I did not think the sedation would even let me walk straight, but honestly I was feeling extremely coherent and fine. We went straight from the clinic to Pep Boys so the little man could get some stuff for his car. Maybe it was the drugs but I walked out with a Hello Kitty sunshade. We went and got a snack at Sonic again (ha ha), I sat in the driveway while he worked (yeah, that‘s the kind of guy he is), and soon I took myself home. Just a slight headache, probably from the sedation, but all in all I am fine, and honestly, better than ever.
My partner lives in a neighborhood with an elementary school. While he was working and I was sitting in the driveway, I could hear the children laughing and playing. While I was worried this noise would perturb me (it had been for two weeks), all I could feel was calm.
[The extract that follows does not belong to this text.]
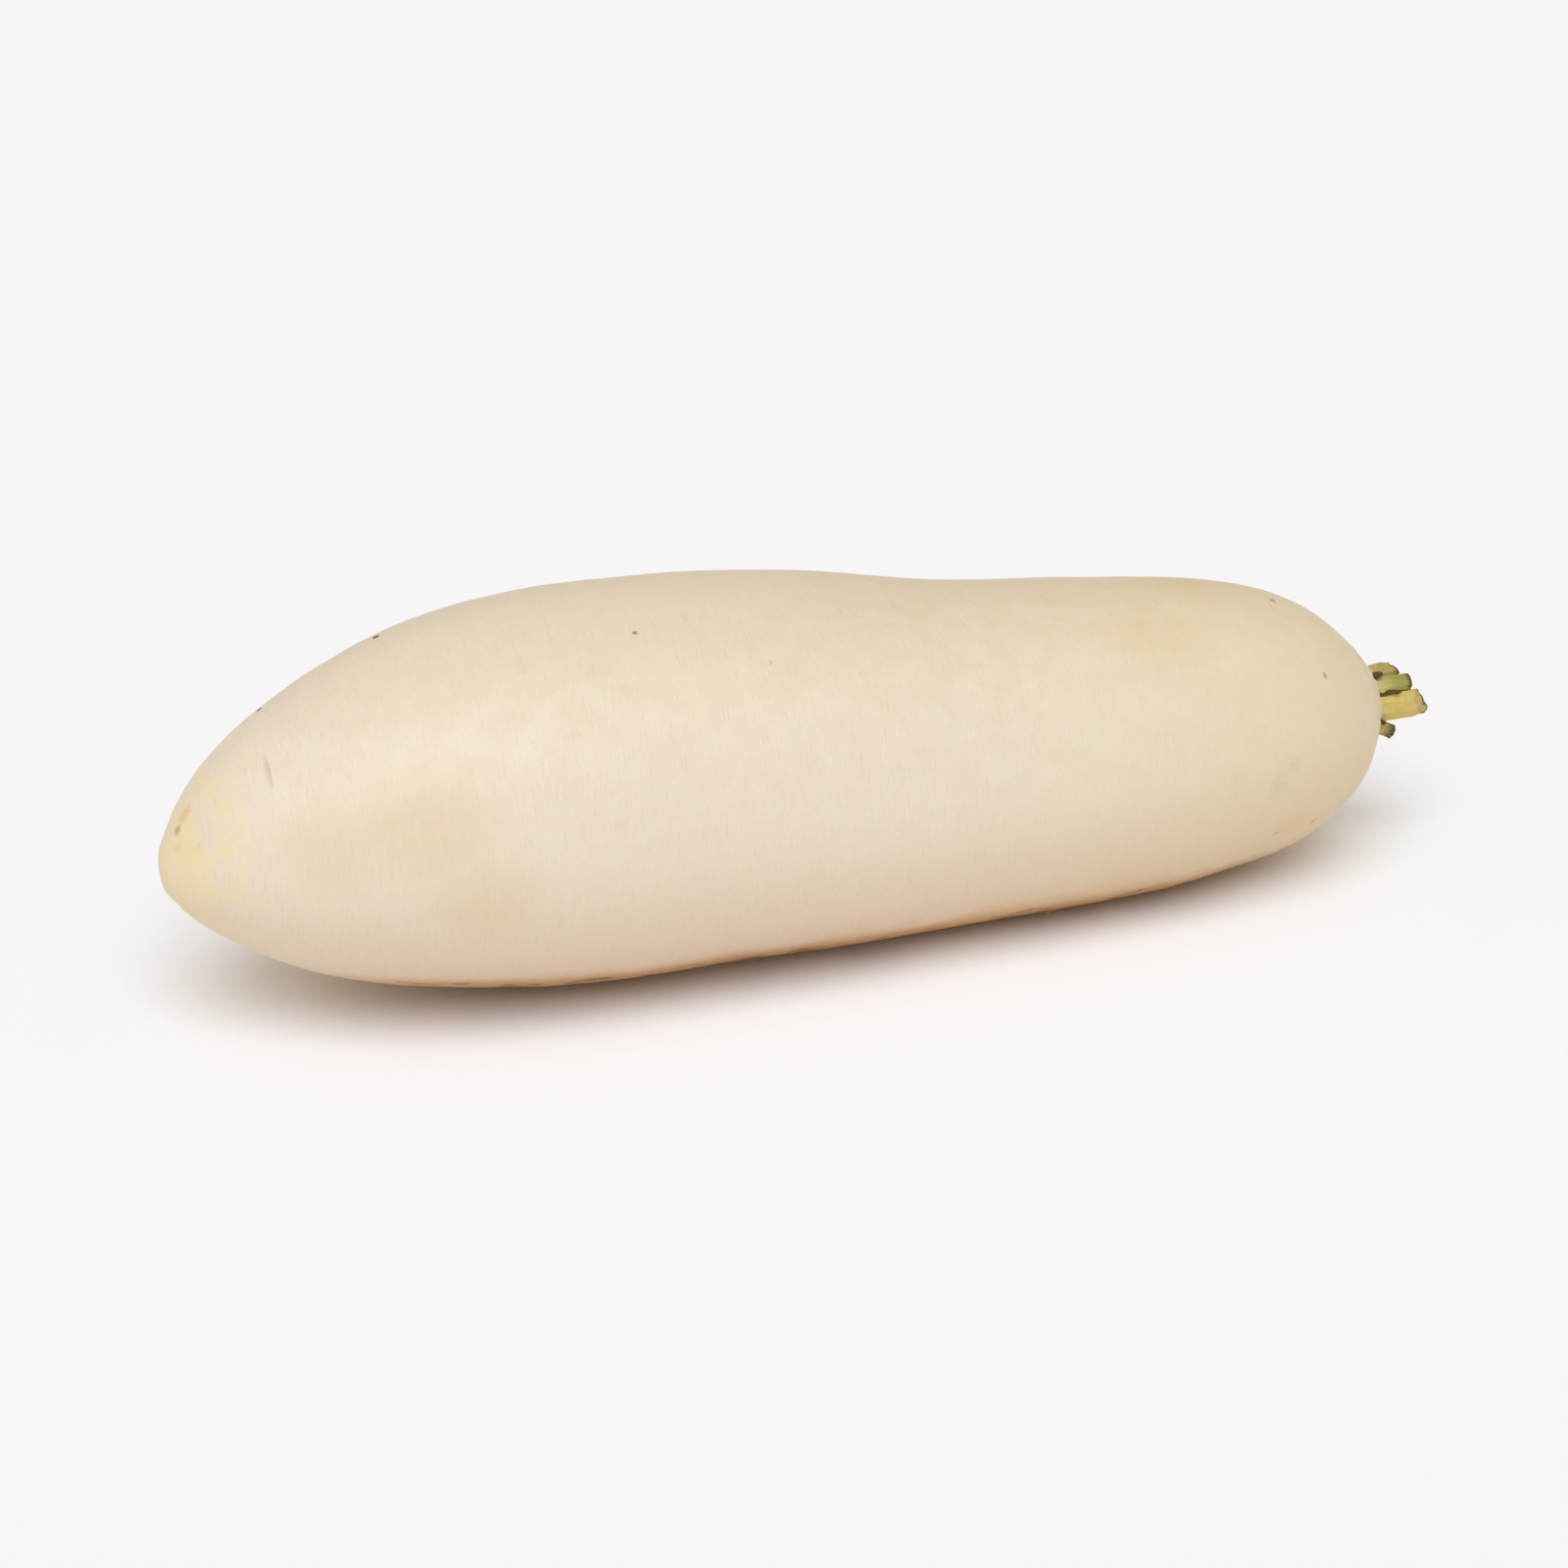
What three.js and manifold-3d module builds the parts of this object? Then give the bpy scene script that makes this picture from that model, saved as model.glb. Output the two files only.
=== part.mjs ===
// A daikon radish lying on its side: the swollen white root, and the short stem on its crown
// with the leaf stalks that were left when the leaves were cut off.
//
// Millimetres, +Z up. +X runs along the root, from the blunt tip where the thin tail was to
// the crown. The origin is on the surface that the root lies on, under the middle of its box.

import * as THREE from "three";
import { mergeVertices } from "three/addons/utils/BufferGeometryUtils.js";
import Module from "manifold-3d";

const wasm = await Module();
wasm.setup();

// ---------------------------------------------------------------- driving dimensions

const ROOT_LENGTH = 297; // from the tip to the top of the crown, if the crown were whole
const TIP_LENGTH = 100; // the stretch that narrows to the tip
const TIP_POWERS = [2, 1.75]; // of the superellipse that this stretch follows
const CROWN_LENGTH = 62; // the stretch that rounds over to the crown
const CROWN_POWERS = [1.8, 2.3];
const TAIL_SCAR = { radius: 6, length: 1.4 }; // the blunt end where the tail broke off

// The root's radius between its ends, before they round over: [mm from the tip, radius].
const GIRTH = [
  [0, 45.4],
  [107, 45.6],
  [150, 44.2],
  [185, 41],
  [215, 39.4],
  [248, 37.4],
  [275, 37.9],
  [ROOT_LENGTH, 35.6],
];

// The root's centre line: [mm from the tip, sideways, height above the surface].
const AXIS = [
  [0, -2, 39.4],
  [12, -1.5, 42.1],
  [30, -1, 43.2],
  [60, 0, 45.3],
  [107, 0.5, 45.3],
  [128, 0.3, 45],
  [150, 0, 43.5],
  [190, 0, 40.2],
  [235, 1, 37.8],
  [250, 1.3, 37.7],
  [265, 1.6, 37.1],
  [280, 1.9, 36.4],
  [290, 2.2, 35.8],
  [ROOT_LENGTH, 3, 37.2],
];
const FLAT_DEPTH = 0.9; // how much is worn off below, which leaves the flat spot to lie on

// How the girth strays from a true circle: [share of the radius, lobes round the root, radians
// they turn by in a mm, radians they start at].
const LOBES = [
  [0.011, 2, 0.004, 0.5],
  [0.006, 3, -0.011, 1.9],
  [0.004, 5, 0.017, 4.1],
];
const ROUND_ABOUT_STEM = 40; // the lobes die out over this length below the crown

const SOCKET = { radius: 10, depth: 3.4 }; // the hollow in the crown that holds the stem
const GAP = 0.3; // between the stem and its socket

const ROOT_SIDES = 64;
const ROOT_RINGS = 58; // closest together at both ends

// The stem above the crown: [radius, mm above the stem's foot].
const STEM_TOP = [
  [8.7, 4.4],
  [6.6, 5.9],
  [3.4, 6.9],
  [0, 7.2],
];
const STEM_SIDES = 32;

// Leaf stalks stand round the stem a golden angle apart, the oldest first.
const GOLDEN_ANGLE = THREE.MathUtils.degToRad(137.508);
const OLDEST_AT = THREE.MathUtils.degToRad(123); // 0 points to -Y, and 90 degrees up

// Each stalk as it was cut: seat is how far its back stands from the stem's axis, lean is how
// many degrees it bends outwards there and straighten how many of them it loses by its cut,
// and slant and skew are the cut's slope from back to front and from side to side.
const STALKS = [
  { seat: 7.4, length: 12.2, width: 8.4, thickness: 6.4, lean: 13, straighten: 5, slant: 0.6, skew: 0.1 },
  { seat: 4.9, length: 17.4, width: 8.2, thickness: 5.2, lean: 11, straighten: 18, slant: 1.1, skew: -0.7 },
  { seat: 6.6, length: 9.6, width: 7.4, thickness: 3.8, lean: 26, straighten: 14, slant: -0.4, skew: 0.3 },
  { seat: 6, length: 14, width: 5.6, thickness: 3, lean: 2, straighten: 2, slant: -0.2, skew: 0.2 },
  { seat: 5.3, length: 10.2, width: 4.8, thickness: 4.8, lean: 24, straighten: -6, slant: -0.3, skew: 0.1 },
  { seat: 4.8, length: 11.6, width: 6, thickness: 3.6, lean: 14, straighten: 8, slant: 0.5, skew: -0.3 },
  { seat: 2.6, length: 15, width: 6.4, thickness: 3.4, lean: 4, straighten: 3, slant: 0.3, skew: 0 },
];
const STALK_SUNK = 1.4; // how far above the stem's foot a stalk is rooted, inside the stem
const STALK_TAPER = 0.86; // the width at the cut, as a share of the width at the seat
const STALK_CLASP = { extra: 0.3, end: 0.34 }; // the wider base: extra width, share of the length
const CHANNEL = 0.55; // how far the inner face is pushed in, as a share of half the thickness
const STALK_SIDES = 16;
const STALK_STEPS = 9;

const MATERIALS = {
  skin: new THREE.MeshStandardMaterial({ color: "#e9dcc8", roughness: 0.5, metalness: 0 }),
  stalk: new THREE.MeshStandardMaterial({ color: "#bdb46c", roughness: 0.6, metalness: 0 }),
};

// ---------------------------------------------------------------- helpers

// The value of one column of a table at s, on a smooth curve through its rows.
function along(table, column, s) {
  const last = table.length - 1;
  let i = table.findIndex((row, n) => n > 0 && s <= row[0]);
  if (i < 0) i = last;
  const slope = (a, b) => (table[b][column] - table[a][column]) / (table[b][0] - table[a][0]);
  const tangent = (n) => slope(Math.max(n - 1, 0), Math.min(n + 1, last));
  const span = table[i][0] - table[i - 1][0];
  const t = THREE.MathUtils.clamp((s - table[i - 1][0]) / span, 0, 1);
  const t2 = t * t;
  const t3 = t2 * t;
  return (
    (2 * t3 - 3 * t2 + 1) * table[i - 1][column] +
    (t3 - 2 * t2 + t) * span * tangent(i - 1) +
    (3 * t2 - 2 * t3) * table[i][column] +
    (t3 - t2) * span * tangent(i)
  );
}

// A superellipse's height at share t of its half length.
const roundOver = (t, [p, q]) => Math.max(0, 1 - Math.max(0, t) ** p) ** (1 / q);

// Moves every vertex of a geometry to where place puts it.
function moveVertices(geometry, place) {
  const position = geometry.getAttribute("position");
  const v = new THREE.Vector3();
  for (let i = 0; i < position.count; i++) {
    v.fromBufferAttribute(position, i);
    const moved = place(v);
    position.setXYZ(i, moved.x, moved.y, moved.z);
  }
  return geometry;
}

// A closed geometry as a solid that can be joined.
function solid(geometry) {
  const bare = geometry.clone();
  bare.deleteAttribute("normal");
  bare.deleteAttribute("uv");
  const merged = mergeVertices(bare, 1e-3);
  return new wasm.Manifold(
    new wasm.Mesh({
      numProp: 3,
      vertProperties: merged.getAttribute("position").array,
      triVerts: new Uint32Array(merged.index.array),
    }),
  );
}

// A solid as a geometry with flat faces.
function geometryOf(made) {
  const mesh = made.getMesh();
  const geometry = new THREE.BufferGeometry();
  geometry.setAttribute("position", new THREE.BufferAttribute(mesh.vertProperties, 3));
  geometry.setIndex(new THREE.BufferAttribute(mesh.triVerts, 1));
  geometry.computeVertexNormals();
  return geometry;
}

// ---------------------------------------------------------------- the root

const rootRadius = (s) => {
  const tip = roundOver((TIP_LENGTH - s) / TIP_LENGTH, TIP_POWERS);
  const crown = roundOver((s - ROOT_LENGTH + CROWN_LENGTH) / CROWN_LENGTH, CROWN_POWERS);
  const scar = roundOver((TAIL_SCAR.length - s) / TAIL_SCAR.length, [3, 3]);
  const swollen = along(GIRTH, 1, s) * tip * crown;
  return s < TAIL_SCAR.length ? Math.max(swollen, TAIL_SCAR.radius * scar) : swollen;
};

// Where the dome of the crown has narrowed to the socket's radius.
const socketMouth = (() => {
  let s = ROOT_LENGTH;
  while (rootRadius(s) < SOCKET.radius) s -= 0.05;
  return s;
})();
const socketFloor = socketMouth - SOCKET.depth;

const axisAt = (s) =>
  new THREE.Vector3(s, along(AXIS, 1, s), along(AXIS, 2, s) - FLAT_DEPTH);

// The root is turned on a lathe, socket and all, then swollen, bent and worn flat below.
function rootGeometry() {
  const profile = [];
  for (let i = 0; i <= ROOT_RINGS; i++) {
    const s = (socketMouth * (1 - Math.cos((Math.PI * i) / ROOT_RINGS))) / 2;
    profile.push(new THREE.Vector2(i ? rootRadius(s) : 0, s));
  }
  profile.at(-1).x = SOCKET.radius;
  profile.push(new THREE.Vector2(SOCKET.radius, socketFloor), new THREE.Vector2(0, socketFloor));
  const lathed = new THREE.LatheGeometry(profile, ROOT_SIDES);
  lathed.rotateZ(-Math.PI / 2);
  return moveVertices(lathed, (v) => {
    const angle = Math.atan2(v.z, v.y);
    const fade = THREE.MathUtils.smoothstep(socketMouth - v.x, 0, ROUND_ABOUT_STEM);
    const stray = LOBES.reduce(
      (sum, [share, lobes, turn, start]) =>
        sum + share * Math.cos(lobes * angle + turn * v.x + start),
      0,
    );
    // The socket's wall and floor keep to one axis, so that the stem fits it.
    const inSocket = v.x > ROOT_LENGTH / 2 && Math.hypot(v.y, v.z) < SOCKET.radius + GAP / 2;
    const centre = axisAt(inSocket ? socketMouth : v.x);
    const grown = 1 + fade * stray;
    const y = centre.y + v.y * grown;
    const z = centre.z + v.z * grown;
    return new THREE.Vector3(v.x, y, Math.max(z, 0));
  });
}

// ---------------------------------------------------------------- the leaf stalks

const crownAt = axisAt(socketMouth);
const stemFoot = socketFloor + GAP;

// A direction across the stem: 0 points to -Y, and a quarter turn on is up.
const outwards = (angle) => new THREE.Vector3(0, -Math.cos(angle), Math.sin(angle));

function stemSolid() {
  const footRadius = SOCKET.radius - GAP;
  const profile = [
    [0, 0],
    [footRadius, 0],
    [footRadius, SOCKET.depth],
    ...STEM_TOP,
  ].map(([radius, height]) => new THREE.Vector2(radius, height));
  const lathed = new THREE.LatheGeometry(profile, STEM_SIDES);
  lathed.rotateZ(-Math.PI / 2);
  lathed.translate(stemFoot, crownAt.y, crownAt.z);
  return solid(lathed);
}

// One stalk: it leans out from its seat and straightens up, with a rounded back, a channel
// down its inner face, and a slanting cut.
function stalkSolid(stalk, order) {
  const angle = OLDEST_AT - order * GOLDEN_ANGLE;
  const out = outwards(angle);
  const across = new THREE.Vector3(1, 0, 0).cross(out);
  const seat = new THREE.Vector3(stemFoot + STALK_SUNK, crownAt.y, crownAt.z).addScaledVector(
    out,
    stalk.seat - stalk.thickness / 2,
  );
  const leanAt = (t) => THREE.MathUtils.degToRad(stalk.lean - stalk.straighten * t);
  const spine = [{ at: seat.clone(), lean: leanAt(0) }];
  for (let i = 1; i <= STALK_STEPS; i++) {
    const lean = leanAt(i / STALK_STEPS);
    const step = new THREE.Vector3(Math.cos(lean), 0, 0).addScaledVector(out, Math.sin(lean));
    spine.push({ at: spine[i - 1].at.clone().addScaledVector(step, stalk.length / STALK_STEPS), lean });
  }
  const bar = new THREE.CylinderGeometry(1, 1, 1, STALK_SIDES, STALK_STEPS);
  return solid(
    moveVertices(bar, (v) => {
      const t = v.y + 0.5;
      const { at, lean } = spine[Math.round(t * STALK_STEPS)];
      const clasp = STALK_CLASP.extra * Math.max(0, 1 - t / STALK_CLASP.end) ** 2;
      const taper = THREE.MathUtils.lerp(1, STALK_TAPER, t) * (1 + clasp);
      const inner = Math.max(0, -v.z);
      const sideways = (v.x * stalk.width * taper) / 2;
      const back = ((v.z + CHANNEL * inner * (1 - v.x * v.x)) * stalk.thickness * taper) / 2;
      const backwards = new THREE.Vector3(-Math.sin(lean), 0, 0).addScaledVector(out, Math.cos(lean));
      const forwards = new THREE.Vector3(Math.cos(lean), 0, 0).addScaledVector(out, Math.sin(lean));
      const cut = t === 1 ? stalk.slant * back + stalk.skew * sideways : 0;
      return at
        .clone()
        .addScaledVector(across, sideways)
        .addScaledVector(backwards, back)
        .addScaledVector(forwards, -cut);
    }),
  );
}

function stalksGeometry() {
  const joined = STALKS.reduce((sum, stalk, order) => sum.add(stalkSolid(stalk, order)), stemSolid());
  return geometryOf(joined);
}

// ---------------------------------------------------------------- the daikon

const daikon = new THREE.Group();

function addPiece(name, geometry, material) {
  const mesh = new THREE.Mesh(geometry, material);
  mesh.name = name;
  daikon.add(mesh);
}

addPiece("root", rootGeometry(), MATERIALS.skin);
addPiece("leaf_stalks", stalksGeometry(), MATERIALS.stalk);

// The middle of the box goes over the origin. The flat spot is already at height 0.
const box = new THREE.Box3().setFromObject(daikon);
const middle = box.getCenter(new THREE.Vector3());
daikon.position.set(-middle.x, -middle.y, 0);

export default daikon;
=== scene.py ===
"""A daikon radish lying on its side.

The skin is one closed piece, with the scars of its side roots pressed into it. The crown
carries a short stem with the leaf stalks that were left when the leaves were cut off, and a
few short side roots and hairs are left in the scars. Lengths are in metres, +X runs along the
root from its tip to its crown, and +Z is up.
"""

import math
import random
from contextlib import contextmanager

import bmesh
import bpy
from mathutils import Matrix, Vector, kdtree


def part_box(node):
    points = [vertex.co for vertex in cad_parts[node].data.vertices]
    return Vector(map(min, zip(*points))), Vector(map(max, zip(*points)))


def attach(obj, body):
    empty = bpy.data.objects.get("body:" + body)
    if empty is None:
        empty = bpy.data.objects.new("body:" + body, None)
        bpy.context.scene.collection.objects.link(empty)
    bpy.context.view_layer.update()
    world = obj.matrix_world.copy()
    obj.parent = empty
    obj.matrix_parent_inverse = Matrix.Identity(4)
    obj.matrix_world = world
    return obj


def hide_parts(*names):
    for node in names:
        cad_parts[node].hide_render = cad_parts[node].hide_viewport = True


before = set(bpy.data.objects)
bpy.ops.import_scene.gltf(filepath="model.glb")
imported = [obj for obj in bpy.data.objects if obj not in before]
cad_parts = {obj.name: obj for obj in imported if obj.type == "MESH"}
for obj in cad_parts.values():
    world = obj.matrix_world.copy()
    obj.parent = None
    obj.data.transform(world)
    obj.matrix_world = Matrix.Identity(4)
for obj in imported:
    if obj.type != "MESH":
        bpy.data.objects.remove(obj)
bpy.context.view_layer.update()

MM = 0.001
scene = bpy.context.scene
random.seed(7)

# ------------------------------------------------------------------ sizes from the frame

ROOT_LOW, ROOT_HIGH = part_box("root")
STEM_LOW, STEM_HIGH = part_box("leaf_stalks")
TIP_X = ROOT_LOW.x
CROWN_X = ROOT_HIGH.x
INSIDE_Z = 0.45 * ROOT_HIGH.z  # a height that is inside the root all along its length

# ------------------------------------------------------------------ the stem and its stalks

STEM_RADIUS = 9.7 * MM
STEM_HEIGHT = 3.9 * MM
STEM_AXIS = Vector((STEM_LOW.x, STEM_HIGH.y - STEM_RADIUS, STEM_LOW.z + STEM_RADIUS))
SOCKET_RADIUS = 10 * MM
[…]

I want my children to make those beautiful, cheerful noises one day. And honestly, I highly doubt that would have happened in my current situation. I looked across the street and saw a remarkable, well-tended, quaint house with a beautiful lawn. I want that one day too. But I am in absolutely no financial or mature standing for it right now. No child who comes into this world deserves anything less than that, with parents who love each other and ergo have the capacity to love what they create. And that is why I made the choice I did.
More importantly, this whole ordeal has caused me to truly look at my lifestyle and question my choices. My self-esteem is at an all-time high, as I have decided to end communication with this unsupportive person. I am remaining abstinent until I find myself in a loving, stable relationship. And this revelation of mine has caused me took at this scenario as a genuine blessing in disguise.
My name is Laura. I am 22. I had an abortion. And I am not sorry.